Let the three points be:
A = (h, k)
B = (p, q)
C = (v, w)
(k≠q and k≠w)

Then the perpendicular bisectors of AB and AC are:
ƒ(x) = (h² - 2 h x + k² - p² - q² + 2 p x) / (2k - 2q)
and
g(x) = (h² - 2 h x + k² - v² - w² + 2 v x) / (2k - 2w)

Use ƒ(x)∩g(x) to find center of circle @ ((α, β):
α = (h² (q-w) + k² (q - w) + p²w + q²w - q v² - q w² + k (v²+w²-p²-q²)) / (2(p w - q v + h (q - w) + k (v - p)))
and
β = ƒ(α) = (h² - 2 h α + k² - p² - q² + 2 p α) / (2k - 2q)
(it doesn't matter if you use ƒ(α) or g(α))

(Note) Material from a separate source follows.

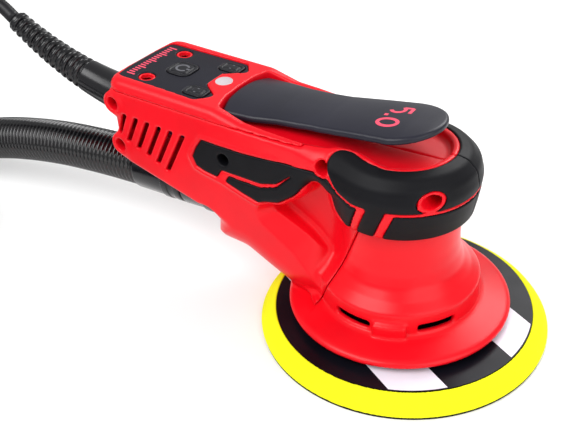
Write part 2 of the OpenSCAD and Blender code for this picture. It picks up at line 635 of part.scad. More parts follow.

The radius of the circle (if you're interested) is:
√((h - α)² + (k - β)²)

And the circle is:
(x - α)² + (y - β)² = (h - α)² + (k - β)²
_______________
* midpoint formula: ((x₁ + x₂)/2, (y₁ + y₂)/2)
† slope formula: m = (y₁ - y₂) / (x₁ - x₂)
‡ point-slope formula: (y - y_n) = m(x - x_n)
** distance formula: c² = (x₁ - x₂)² + (y₁ - y₂)²